• Stated problem
The required output consists solely of the lines from the one containing "for helper in" down to the one containing "bpy.context.scene.collection.objects.link(empty)", both included, each quoted exactly.

-------

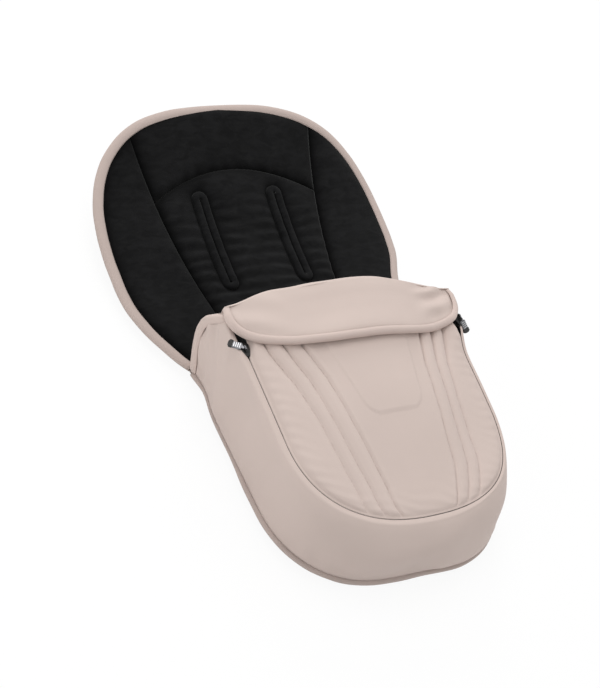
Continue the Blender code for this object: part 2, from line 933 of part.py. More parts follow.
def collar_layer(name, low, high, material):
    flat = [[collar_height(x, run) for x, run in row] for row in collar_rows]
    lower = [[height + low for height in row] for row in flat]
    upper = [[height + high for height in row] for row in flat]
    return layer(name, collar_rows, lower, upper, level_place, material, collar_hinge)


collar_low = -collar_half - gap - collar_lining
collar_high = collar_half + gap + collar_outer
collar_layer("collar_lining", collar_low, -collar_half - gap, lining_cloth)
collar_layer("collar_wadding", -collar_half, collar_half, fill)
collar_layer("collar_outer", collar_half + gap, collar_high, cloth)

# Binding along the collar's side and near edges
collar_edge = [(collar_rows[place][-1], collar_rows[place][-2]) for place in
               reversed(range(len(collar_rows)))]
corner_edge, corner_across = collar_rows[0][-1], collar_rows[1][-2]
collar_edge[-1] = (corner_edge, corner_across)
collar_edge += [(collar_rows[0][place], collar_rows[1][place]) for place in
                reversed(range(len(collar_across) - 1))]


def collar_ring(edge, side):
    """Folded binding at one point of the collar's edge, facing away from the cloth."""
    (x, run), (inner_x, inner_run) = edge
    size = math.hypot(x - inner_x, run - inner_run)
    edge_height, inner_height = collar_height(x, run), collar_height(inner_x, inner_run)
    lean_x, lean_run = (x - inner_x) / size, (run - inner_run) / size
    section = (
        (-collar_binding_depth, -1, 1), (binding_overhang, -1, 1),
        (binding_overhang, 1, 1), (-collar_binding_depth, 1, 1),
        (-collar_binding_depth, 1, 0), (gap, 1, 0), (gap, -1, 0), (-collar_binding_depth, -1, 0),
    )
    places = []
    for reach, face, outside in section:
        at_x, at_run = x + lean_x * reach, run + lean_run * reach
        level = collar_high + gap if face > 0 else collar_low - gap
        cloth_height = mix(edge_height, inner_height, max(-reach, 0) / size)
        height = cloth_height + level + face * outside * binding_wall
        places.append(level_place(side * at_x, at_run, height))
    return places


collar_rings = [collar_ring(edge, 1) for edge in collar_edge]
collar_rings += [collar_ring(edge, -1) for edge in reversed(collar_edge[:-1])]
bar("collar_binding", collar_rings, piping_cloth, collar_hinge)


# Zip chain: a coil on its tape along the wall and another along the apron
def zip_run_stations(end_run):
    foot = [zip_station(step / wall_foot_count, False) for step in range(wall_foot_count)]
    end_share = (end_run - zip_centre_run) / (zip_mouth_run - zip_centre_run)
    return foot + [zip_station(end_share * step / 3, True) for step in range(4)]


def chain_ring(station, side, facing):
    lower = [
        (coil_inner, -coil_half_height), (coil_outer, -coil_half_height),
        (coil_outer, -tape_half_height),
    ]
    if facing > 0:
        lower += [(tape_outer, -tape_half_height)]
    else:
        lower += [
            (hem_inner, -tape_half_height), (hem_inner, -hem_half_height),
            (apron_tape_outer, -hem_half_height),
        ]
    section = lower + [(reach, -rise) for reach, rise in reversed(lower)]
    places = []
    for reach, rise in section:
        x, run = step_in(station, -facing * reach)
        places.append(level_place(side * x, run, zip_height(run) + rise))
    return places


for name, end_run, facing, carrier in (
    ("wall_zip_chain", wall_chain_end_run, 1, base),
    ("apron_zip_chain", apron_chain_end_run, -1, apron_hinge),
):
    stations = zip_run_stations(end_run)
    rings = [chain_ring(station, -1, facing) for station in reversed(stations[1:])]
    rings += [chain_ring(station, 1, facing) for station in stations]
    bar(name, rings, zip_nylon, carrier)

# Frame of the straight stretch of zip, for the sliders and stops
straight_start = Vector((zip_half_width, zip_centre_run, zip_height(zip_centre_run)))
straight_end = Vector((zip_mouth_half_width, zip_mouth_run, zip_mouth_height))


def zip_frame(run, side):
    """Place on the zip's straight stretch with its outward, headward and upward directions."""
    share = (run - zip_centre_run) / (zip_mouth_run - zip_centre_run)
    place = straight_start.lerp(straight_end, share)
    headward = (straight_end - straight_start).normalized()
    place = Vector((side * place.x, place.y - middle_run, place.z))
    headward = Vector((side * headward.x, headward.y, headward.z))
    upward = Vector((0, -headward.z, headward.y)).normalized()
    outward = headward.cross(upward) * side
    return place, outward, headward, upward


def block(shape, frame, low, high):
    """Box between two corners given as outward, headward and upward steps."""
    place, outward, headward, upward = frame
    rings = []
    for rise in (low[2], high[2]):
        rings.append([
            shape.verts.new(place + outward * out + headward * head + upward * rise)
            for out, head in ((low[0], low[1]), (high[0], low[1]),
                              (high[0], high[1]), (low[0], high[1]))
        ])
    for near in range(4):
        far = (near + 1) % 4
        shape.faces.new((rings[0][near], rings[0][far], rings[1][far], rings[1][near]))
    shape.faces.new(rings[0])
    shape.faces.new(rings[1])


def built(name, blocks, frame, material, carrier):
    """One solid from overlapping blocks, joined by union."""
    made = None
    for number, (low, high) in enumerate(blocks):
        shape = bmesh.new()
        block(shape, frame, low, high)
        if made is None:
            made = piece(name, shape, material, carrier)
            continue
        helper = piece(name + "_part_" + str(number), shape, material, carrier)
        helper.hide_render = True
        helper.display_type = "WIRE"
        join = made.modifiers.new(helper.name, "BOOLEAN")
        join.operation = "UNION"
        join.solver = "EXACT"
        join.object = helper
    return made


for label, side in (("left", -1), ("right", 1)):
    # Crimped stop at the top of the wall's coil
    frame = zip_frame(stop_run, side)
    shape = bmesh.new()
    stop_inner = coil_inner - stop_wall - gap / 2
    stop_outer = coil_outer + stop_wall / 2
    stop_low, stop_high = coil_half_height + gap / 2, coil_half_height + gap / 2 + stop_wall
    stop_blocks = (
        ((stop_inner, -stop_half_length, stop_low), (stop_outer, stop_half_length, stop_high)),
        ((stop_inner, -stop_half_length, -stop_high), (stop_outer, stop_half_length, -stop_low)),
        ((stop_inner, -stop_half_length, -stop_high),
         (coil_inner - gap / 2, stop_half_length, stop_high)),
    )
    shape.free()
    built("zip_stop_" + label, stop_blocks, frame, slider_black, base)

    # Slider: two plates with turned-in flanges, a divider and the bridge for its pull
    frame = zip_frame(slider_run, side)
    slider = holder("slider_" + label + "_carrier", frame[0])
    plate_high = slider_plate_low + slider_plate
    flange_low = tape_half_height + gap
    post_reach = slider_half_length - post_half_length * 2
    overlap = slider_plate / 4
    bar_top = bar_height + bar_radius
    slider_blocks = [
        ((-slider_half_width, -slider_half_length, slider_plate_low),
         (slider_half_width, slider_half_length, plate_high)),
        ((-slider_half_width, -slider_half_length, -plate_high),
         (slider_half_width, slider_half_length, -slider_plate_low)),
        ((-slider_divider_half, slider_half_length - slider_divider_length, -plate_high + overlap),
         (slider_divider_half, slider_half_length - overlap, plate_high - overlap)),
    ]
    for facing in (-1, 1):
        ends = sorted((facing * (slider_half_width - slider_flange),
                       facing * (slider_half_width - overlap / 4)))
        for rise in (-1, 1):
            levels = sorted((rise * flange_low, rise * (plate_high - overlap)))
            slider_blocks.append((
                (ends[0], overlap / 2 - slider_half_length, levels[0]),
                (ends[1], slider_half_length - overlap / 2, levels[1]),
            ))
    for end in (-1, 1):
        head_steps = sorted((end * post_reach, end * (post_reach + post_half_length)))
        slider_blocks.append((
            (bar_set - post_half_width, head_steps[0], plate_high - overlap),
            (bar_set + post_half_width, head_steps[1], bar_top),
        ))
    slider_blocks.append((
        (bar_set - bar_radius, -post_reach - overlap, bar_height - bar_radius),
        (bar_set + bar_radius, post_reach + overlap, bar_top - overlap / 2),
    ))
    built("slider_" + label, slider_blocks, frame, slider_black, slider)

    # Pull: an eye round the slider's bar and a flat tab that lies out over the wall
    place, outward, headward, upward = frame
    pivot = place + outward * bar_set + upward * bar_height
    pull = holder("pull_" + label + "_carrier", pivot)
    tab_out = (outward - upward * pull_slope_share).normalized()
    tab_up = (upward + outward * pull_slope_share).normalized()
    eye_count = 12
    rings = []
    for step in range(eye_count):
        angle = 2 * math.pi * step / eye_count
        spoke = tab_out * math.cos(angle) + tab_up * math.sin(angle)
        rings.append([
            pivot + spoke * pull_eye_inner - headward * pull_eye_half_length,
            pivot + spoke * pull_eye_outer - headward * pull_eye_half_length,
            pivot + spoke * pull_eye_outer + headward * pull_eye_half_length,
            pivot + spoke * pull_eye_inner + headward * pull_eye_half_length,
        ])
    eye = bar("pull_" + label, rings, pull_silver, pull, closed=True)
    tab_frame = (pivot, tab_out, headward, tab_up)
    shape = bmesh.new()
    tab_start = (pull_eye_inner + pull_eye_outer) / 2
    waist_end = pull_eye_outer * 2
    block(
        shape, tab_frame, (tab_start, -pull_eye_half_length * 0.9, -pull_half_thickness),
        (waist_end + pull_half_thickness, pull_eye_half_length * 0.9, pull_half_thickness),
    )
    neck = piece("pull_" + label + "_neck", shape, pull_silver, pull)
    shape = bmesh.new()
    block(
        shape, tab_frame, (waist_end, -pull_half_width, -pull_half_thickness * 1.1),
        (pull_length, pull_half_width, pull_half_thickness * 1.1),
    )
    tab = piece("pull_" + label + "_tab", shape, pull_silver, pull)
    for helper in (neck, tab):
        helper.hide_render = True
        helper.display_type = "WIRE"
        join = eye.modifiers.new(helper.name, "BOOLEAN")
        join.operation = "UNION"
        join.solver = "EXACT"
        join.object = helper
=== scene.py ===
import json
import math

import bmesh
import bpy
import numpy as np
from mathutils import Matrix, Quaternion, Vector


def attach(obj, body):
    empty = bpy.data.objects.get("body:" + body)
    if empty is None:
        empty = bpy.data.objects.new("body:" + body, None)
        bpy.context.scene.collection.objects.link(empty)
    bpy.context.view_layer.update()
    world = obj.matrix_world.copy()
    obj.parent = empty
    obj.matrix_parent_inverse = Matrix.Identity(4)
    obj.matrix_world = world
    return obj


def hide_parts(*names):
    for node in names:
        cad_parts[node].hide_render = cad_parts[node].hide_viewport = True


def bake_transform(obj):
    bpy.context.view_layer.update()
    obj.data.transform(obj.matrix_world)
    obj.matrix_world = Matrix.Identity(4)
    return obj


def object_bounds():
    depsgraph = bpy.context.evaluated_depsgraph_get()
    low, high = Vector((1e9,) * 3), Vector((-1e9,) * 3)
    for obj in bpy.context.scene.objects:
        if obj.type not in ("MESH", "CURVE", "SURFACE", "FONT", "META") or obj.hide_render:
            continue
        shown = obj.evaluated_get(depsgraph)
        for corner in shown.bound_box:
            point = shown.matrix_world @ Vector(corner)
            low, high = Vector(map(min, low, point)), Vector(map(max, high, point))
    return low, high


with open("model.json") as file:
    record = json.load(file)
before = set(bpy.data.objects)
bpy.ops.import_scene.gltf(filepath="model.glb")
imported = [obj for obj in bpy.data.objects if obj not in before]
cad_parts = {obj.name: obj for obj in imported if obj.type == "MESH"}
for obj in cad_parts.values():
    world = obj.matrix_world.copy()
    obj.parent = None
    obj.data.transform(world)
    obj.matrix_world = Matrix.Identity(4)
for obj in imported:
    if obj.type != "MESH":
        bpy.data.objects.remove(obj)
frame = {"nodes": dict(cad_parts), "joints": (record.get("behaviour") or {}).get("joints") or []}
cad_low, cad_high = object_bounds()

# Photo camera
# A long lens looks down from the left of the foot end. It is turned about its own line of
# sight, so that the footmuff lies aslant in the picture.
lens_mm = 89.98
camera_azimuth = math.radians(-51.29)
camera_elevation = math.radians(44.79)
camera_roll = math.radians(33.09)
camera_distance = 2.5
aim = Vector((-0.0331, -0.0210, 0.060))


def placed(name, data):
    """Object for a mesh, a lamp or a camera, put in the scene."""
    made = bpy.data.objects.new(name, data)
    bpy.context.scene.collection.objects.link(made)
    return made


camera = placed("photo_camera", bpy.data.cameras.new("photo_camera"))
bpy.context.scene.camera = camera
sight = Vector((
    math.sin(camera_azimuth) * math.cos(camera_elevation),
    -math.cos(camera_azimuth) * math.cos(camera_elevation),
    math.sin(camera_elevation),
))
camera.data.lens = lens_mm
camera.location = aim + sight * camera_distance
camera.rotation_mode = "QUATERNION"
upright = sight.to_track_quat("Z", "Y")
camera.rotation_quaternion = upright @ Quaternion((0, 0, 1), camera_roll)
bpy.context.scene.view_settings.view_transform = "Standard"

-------

• Complete response
    for helper in (neck, tab):
        helper.hide_render = True
        helper.display_type = "WIRE"
        join = eye.modifiers.new(helper.name, "BOOLEAN")
        join.operation = "UNION"
        join.solver = "EXACT"
        join.object = helper
=== scene.py ===
import json
import math

import bmesh
import bpy
import numpy as np
from mathutils import Matrix, Quaternion, Vector


def attach(obj, body):
    empty = bpy.data.objects.get("body:" + body)
    if empty is None:
        empty = bpy.data.objects.new("body:" + body, None)
        bpy.context.scene.collection.objects.link(empty)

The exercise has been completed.